Unprofessional practices remained in Jefferson and Orange Counties, with some local lawmen allegedly doing a little protection of their own of those betting, boozing, and selling sex. Then, lo and behold, the Texas House of Representatives General Investigating Committee, also known as the “James Commission,” made a trip to Beaumont to initiate what became known as the “Vice Probes,” exploring the vice existence beneath Jefferson County law enforcement which allegedly allowed deception and corruption. The hearings by the James Commission placed Beaumont on the map, especially since they were televised locally, which became international news. Welcome to the world of Jefferson County’s Beaumont in the 1960s.
“Most of the criminal cases from the James Commission,” Neal continued, “were overturned due to tax evasion, so a grand jury could not be formed since the system was so corrupt, becoming a detriment to the local economy. Mysteriously, the James Commission seemed to vanish.”
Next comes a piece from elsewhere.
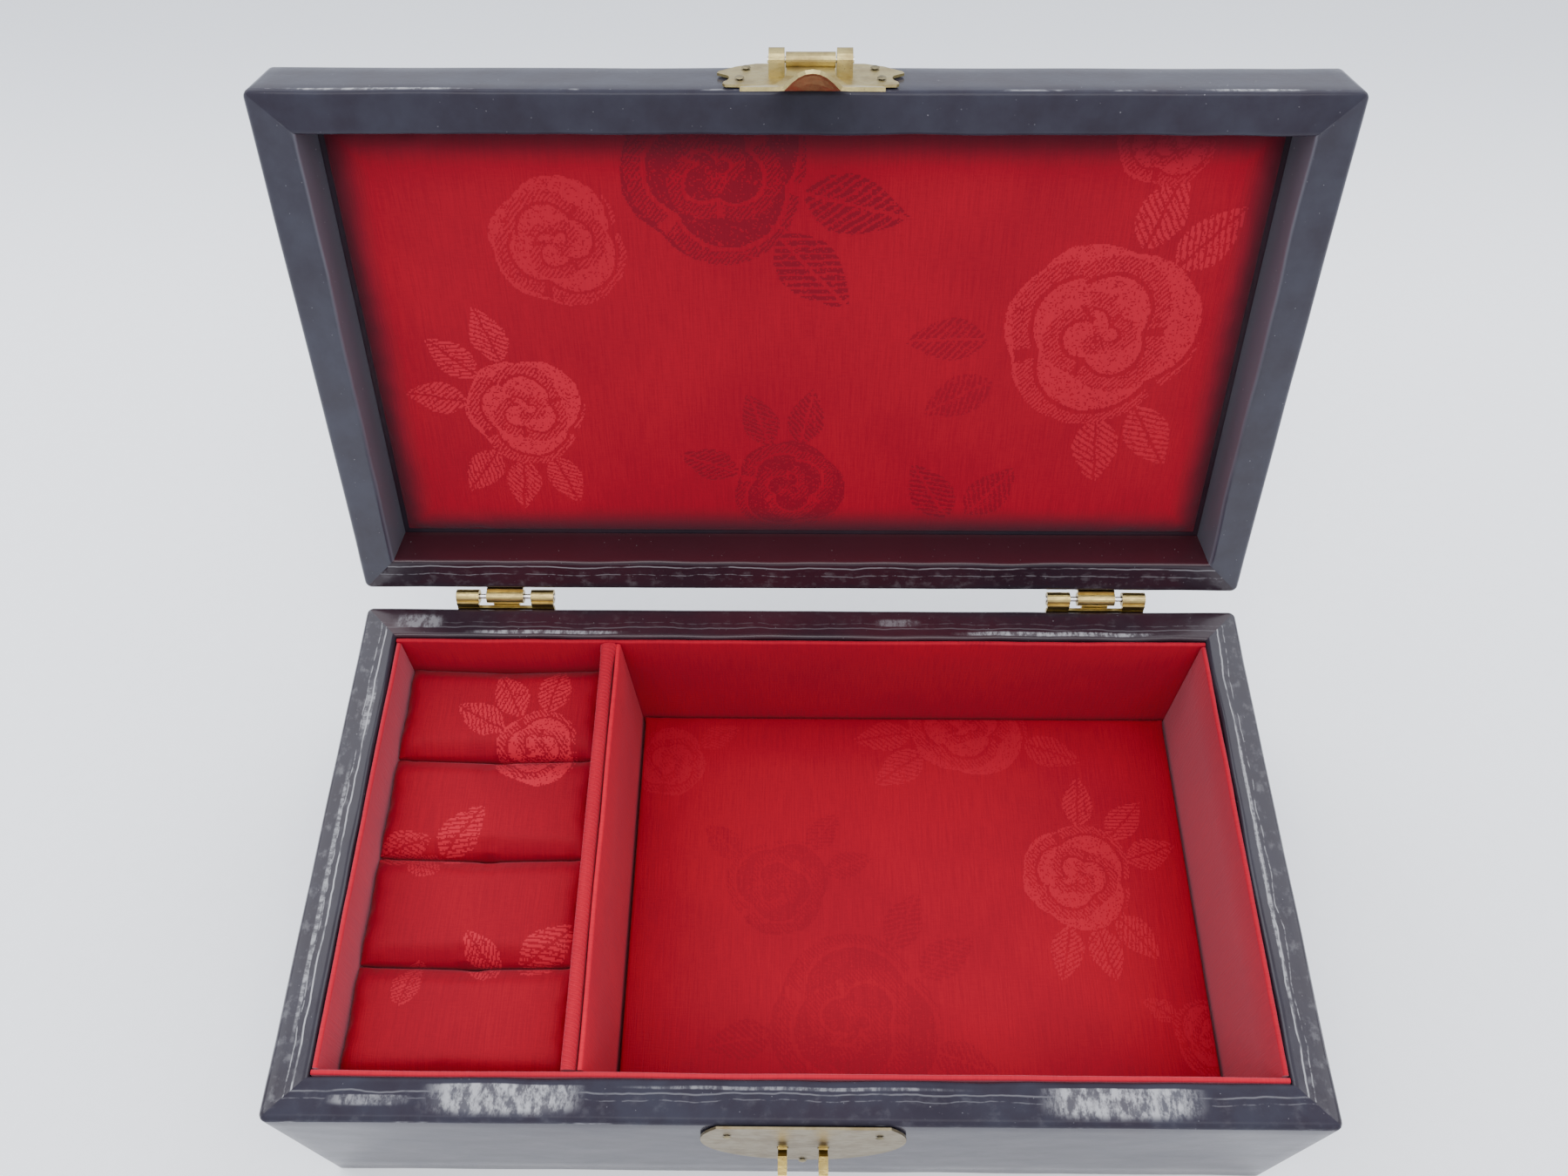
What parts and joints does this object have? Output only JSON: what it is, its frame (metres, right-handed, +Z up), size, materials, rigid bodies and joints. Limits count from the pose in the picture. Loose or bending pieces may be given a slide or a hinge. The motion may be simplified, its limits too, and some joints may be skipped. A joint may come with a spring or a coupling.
{
  "type": "jewelry box",
  "caption": "Lacquered wooden jewelry box with a hinged lid, fabric-lined tray, ring rolls, divider and a brass hasp with staples.",
  "frame": {"origin": "centre of the base's underside", "axes": "+X along the long side, to the right seen from the front; the front with the catch faces -Y; +Z up"},
  "size_m": [0.25, 0.2173, 0.2242],
  "materials": {
    "lacquered_wood": "dark maroon gloss lacquer, worn at the edges",
    "red_damask": "woven red damask with roses in satin",
    "card": "plain grey card",
    "foam": "open-cell foam",
    "brass": "satin, lightly tarnished pale brass",
    "steel": "bright drawn wire"
  },
  "bodies": {
    "base": {"base_front_wall": "lacquered_wood", "base_back_wall": "lacquered_wood", "base_left_wall": "lacquered_wood", "base_right_wall": "lacquered_wood", "base_bottom_panel": "lacquered_wood", "floor_board": "card", "floor_pad": "red_damask", "liner_front_wall": "red_damask", "liner_back_wall": "red_damask", "liner_left_wall": "red_damask", "liner_right_wall": "red_damask", "divider": "red_damask", "divider_liner": "red_damask", "ring_roll_bed": "foam", "ring_roll_1": "red_damask", "ring_roll_2": "red_damask", "ring_roll_3": "red_damask", "ring_roll_4": "red_damask", "catch_plate": "brass", "catch_plate_nail_1": "brass", "catch_plate_nail_2": "brass", "catch_plate_nail_3": "brass", "staple_left": "brass", "staple_right": "brass", "hinge_left_base_leaf": "brass", "hinge_left_base_leaf_nail_1": "brass", "hinge_left_base_leaf_nail_2": "brass", "hinge_left_pin": "steel", "hinge_right_base_leaf": "brass", "hinge_right_base_leaf_nail_1": "brass", "hinge_right_base_leaf_nail_2": "brass", "hinge_right_pin": "steel"},
    "lid": {"lid_front_wall": "lacquered_wood", "lid_back_wall": "lacquered_wood", "lid_left_wall": "lacquered_wood", "lid_right_wall": "lacquered_wood", "lid_top_panel": "lacquered_wood", "lid_lining_board": "card", "lid_lining_pad": "red_damask", "hinge_left_lid_leaf": "brass", "hinge_left_lid_leaf_nail_1": "brass", "hinge_left_lid_leaf_nail_2": "brass", "hinge_right_lid_leaf": "brass", "hinge_right_lid_leaf_nail_1": "brass", "hinge_right_lid_leaf_nail_2": "brass", "latch_plate": "brass", "latch_plate_nail_1": "brass", "latch_plate_nail_2": "brass", "latch_plate_nail_3": "brass", "latch_plate_nail_4": "brass", "hasp_pin": "steel"},
    "hasp": {"hasp_flap": "brass"}
  },
  "joints": [
    {"name": "lid_hinge", "type": "hinge", "parent": "base", "child": "lid", "pos_m": [0, 0.07294, 0.065], "axis": [-1, 0, 0], "range_deg": [-109, 0]},
    {"name": "hasp_hinge", "type": "hinge", "parent": "lid", "child": "hasp", "pos_m": [0.0015, 0.1291, 0.20107], "axis": [-1, 0, 0], "range_deg": [0, 185]}
  ]
}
By the way, on December 3, 1960, the Plum Nearly Ranch, an Arabian horse ranch owned by Jean and Gus McFaddin on what is known as old Port Arthur Road, was targeted by the Texas Rangers and the James Commission. It was once the location of the Pen Yan Club, known as “the best little casino in Jefferson County.” The customers were rolling dice on December 3, 1960, and 33 persons were placed under arrest, and a paddy wagon was ordered by State police. When the Texas Rangers called theJefferson County Sheriff’s Office to request a wagon to transport the arrested gamblers to jail, they declined and said that they were too busy to send one. The folks traveled to downtown Beaumont Police Station in a caravan of personal vehicles. All persons were charged and entered a plea of guilty, and Pen Yan owner Jack Thompson managed to pay everyone’s cash fines on that day. The arrested folks were then released.
As a result, “vice” characters were told to keep out of Orange, Texas. Supposedly, Orange Police served notices to gamblers and prostitutes to be out of Orange in 24 hours after the James Commission slammed Beaumont’s vice operations. These activities of betting, boozing, and brothels have existed since biblical times, so they are likely to continue, just maybe not with such gusto as they did before the 1960s.
While at Lamar University-State College-Port Arthur System, Neal served as Vice President for Student Services for 37 years, watching the campus grow from 700 students to nearly 3,000.
Neal is also a former radio broadcaster, serving as an announcer, sales manager, and general manager for KPAC AM-FM Radio in Port Arthur, as well as an advertising representative for Liberty Cable TV. Additionally, he has been a member of the Port Arthur Historical Society since 1976. He was a Mardi Gras Krewe Float Captain for 18 years, and a vital part of the Port Arthur Day in Austin for about 20 years, chairing the Issues Committee for 10 sessions of the Texas Legislature.